I once worked for a large international firm in a relatively high technical position. Our CEO came to our branch office to give one of those corporate "pep talks" and stated that "technical people need to get with the administrative program, particularly the older ones who think they don't have to follow the rules. Technical people can easily be replaced". This was a firm that had, for many years, touted equivalent technical and management career paths. That was obviously changing at a rapid pace. Being one of those who greatly enjoys the technical challenges over management challenges, I opted to resign, since I disagreed vehemently with his premise and philosophy. I do not regret that decision in the least.

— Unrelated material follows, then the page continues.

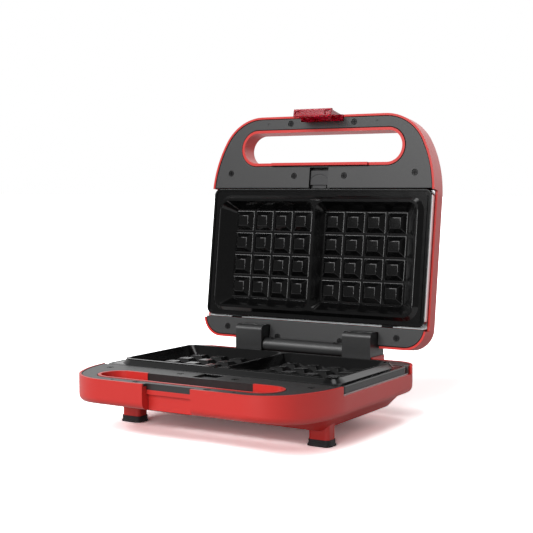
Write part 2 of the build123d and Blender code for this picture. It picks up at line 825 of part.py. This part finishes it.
def foot_pad(x, y):
    """Rubber cap of one foot, with a lip at the table."""
    width = foot_width + 2 * pad_side
    depth = foot_depth + 2 * pad_side
    body = extrude(Pos(x, y, 0) * RectangleRounded(width, depth, foot_corner + pad_side), pad_height)
    lip = extrude(Pos(x, y, 0) * RectangleRounded(width + 2 * pad_lip, depth + 2 * pad_lip,
                                                  foot_corner + pad_side + pad_lip), pad_lip_height)
    groove = extrude(Pos(x, y, pad_height * 0.55) * RectangleRounded(width + 2, depth + 2, foot_corner), 0.6)
    groove = groove - extrude(Pos(x, y, 0) * RectangleRounded(width - 1, depth - 1, foot_corner), pad_height)
    return body + lip - groove


def latch_closed():
    """Latch in its locked place, with the lid closed."""
    inner_y = notch_y - latch_gap
    outer_y = inner_y - latch_thickness
    tip_z = ledge_bottom_z - latch_gap - latch_hook_height
    blade = block((-latch_half_width, latch_half_width), (outer_y, inner_y), (tip_z, latch_pivot_z))
    root = block((-latch_root_half_width, latch_root_half_width), (outer_y, inner_y),
                 (latch_root_z, latch_pivot_z))
    blade = blade + root + rod_x(latch_thickness / 2, (-latch_root_half_width, latch_root_half_width),
                                 latch_pivot_y, latch_pivot_z)
    lip_y = (outer_y - latch_lip_reach, inner_y + latch_nose_reach)
    lip_z = (tip_z, tip_z + latch_hook_height)
    lip = block((-latch_half_width, latch_half_width), lip_y, lip_z)
    blade = fillet(edges_at(blade + lip, tip_z), latch_edge_radius)
    side_x = (latch_middle_half_width + latch_rim, latch_half_width - latch_rim)
    window = block(side_x, (outer_y + latch_skin, inner_y + 1), (lip_z[1] + latch_rim, latch_root_z + 2))
    recess = block(side_x, (lip_y[0] + latch_skin, lip_y[1] - latch_skin), (tip_z - 1, lip_z[1] - latch_rim))
    middle = block((-latch_middle_half_width + latch_rim, latch_middle_half_width - latch_rim),
                   (outer_y + latch_skin, inner_y + 1), (lip_z[1] + latch_rim, latch_pivot_z - latch_thickness))
    bore = rod_x(latch_pin_radius + running_clearance, (-notch_half_width, notch_half_width),
                 latch_pivot_y, latch_pivot_z)
    return blade - both_sides(window + recess) - middle - bore


def turned(shape, degrees, y, z):
    """The shape turned outwards about an axis along X."""
    return Pos(0, y, z) * Rot(-degrees, 0, 0) * Pos(0, -y, -z) * shape


def in_lid(shape):
    """Move a shape from base coordinates to its place in the open lid."""
    flipped = mirror(shape, Plane.XY.offset(mid_z))
    return turned(flipped, open_angle, hinge_y, mid_z)


def opened(shape):
    """Turn a shape built in the closed lid to the stored open angle."""
    return turned(shape, open_angle, hinge_y, mid_z)


def thermostat():
    """Bimetal thermostat on the tray floor."""
    low = tray_floor_z + tray_thickness
    y = (heater_front_y + heater_rear_y) / 2
    can = rod_z(thermostat_radius, 0, y, (low, low + thermostat_height))
    flange = rod_z(thermostat_radius + 2, 0, y, (low, low + 1.2))
    return can + flange


def thermal_fuse():
    """Sleeved thermal fuse against the underside of the tray."""
    return rod_x(fuse_radius, (-fuse_length / 2, fuse_length / 2), fuse_y, tray_floor_z - fuse_radius)


def terminal_block():
    """Terminal block on its pedestal at the back of the base."""
    half = terminal_half_width
    depth = terminal_depth / 2
    top_z = terminal_z + terminal_height
    body = block((-half, half), (terminal_y - depth, terminal_y + depth), (terminal_z, top_z))
    for x in (-half / 2, 0, half / 2):
        body = body - rod_z(terminal_hole_radius, x, terminal_y, (top_z - terminal_height / 2, top_z + 1))
    return body


def base_leads():
    """Stiff leads from the element's pins to the terminal block."""
    z = heater_z
    pin_y = heater_end_y + heater_pin_length
    block_z = terminal_z + terminal_height - lead_drop
    turn_y = pin_y + lead_reach
    near_x = terminal_half_width + 1.5 * lead_reach
    points = [(heater_lead_x, pin_y, z), (heater_lead_x, turn_y, z), (near_x, turn_y, block_z),
              (near_x, terminal_y, block_z), (terminal_half_width, terminal_y, block_z)]
    path = FilletPolyline(*points, radius=lead_bend)
    lead = sweep(Plane(origin=path @ 0, z_dir=path % 0) * Circle(lead_radius), path=path)
    return [lead, mirror(lead, Plane.YZ)]


def cord_gland():
    """Plugged cord gland in the rear wall; the cord itself is not part of the model."""
    body = rod_y(gland_radius - running_clearance, gland_x, (rear_y - 2 * wall, rear_y), gland_z)
    flange = rod_y(gland_flange_radius, gland_x, (rear_y, rear_y + gland_flange), gland_z)
    start = Plane(origin=(gland_x, rear_y + gland_flange, gland_z), z_dir=(0, 1, 0))
    sleeve = extrude(start * Circle(gland_radius - 0.8), gland_length, taper=6)
    bore = rod_y(gland_bore_radius, gland_x, (rear_y + 2, rear_y + gland_flange + gland_length + 1), gland_z)
    return body + flange + sleeve - bore


def lamp(side):
    """Indicator lens in the lid's crown, in base coordinates."""
    x = side * lamp_x
    lens = rod_z(lamp_radius, x, lamp_y, (lid_belly_z - lamp_height, lid_belly_z + wall))
    lens = fillet(edges_at(lens, lid_belly_z - lamp_height), lamp_height * 0.8)
    return lens + rod_z(lamp_radius + 1.4, x, lamp_y, (lid_belly_z + wall, lid_belly_z + wall + lamp_flange))


def lamp_board():
    """Board behind the two lenses, in base coordinates."""
    z = lid_belly_z + wall + lamp_flange
    x_half = lamp_x + lamp_radius + lamp_board_margin
    y_half = lamp_radius + 2
    return block((-x_half, x_half), (lamp_y - y_half, lamp_y + y_half), (z, z + lamp_board_thickness))


def hinge_pin(side):
    """Steel pin pressed into one tower and running in the barrel."""
    far = tower_inner_x + hinge_pin_grip
    pin = rod_x(hinge_pin_radius, (far - hinge_pin_length, far), hinge_y, mid_z)
    return pin if side > 0 else mirror(pin, Plane.YZ)


def latch_pin():
    """Pin of the latch, in the closed lid."""
    half = notch_half_width + notch_backing
    return rod_x(latch_pin_radius, (-half, half), latch_pivot_y, latch_pivot_z)


def write(name, *shapes):
    """Write one node about the machine's middle; several solids become one compound."""
    placed = [Pos(0, -middle_y, 0) * shape for shape in shapes]
    whole = placed[0] if len(placed) == 1 else Compound(children=[Part() + shape for shape in placed])
    export_step(whole, f"parts/{name}.step")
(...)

At this stage in your career, you need to experience a variety of exposures; whether technical, management, or client interaction. You might find that it is sometimes more challenging to solve a client's global engineering problem than it is to solve a technical problem in the confined scope of the analytical design.

Engineering is not always a numerical solution. It can take many forms and have many methods of solution. Your engineering education taught you not only the numerical problem solving techniques, but in the process you learned to think. Clients will pay dearly for that learned thought process, properly applied to solving their problems, with or without a numerical solution.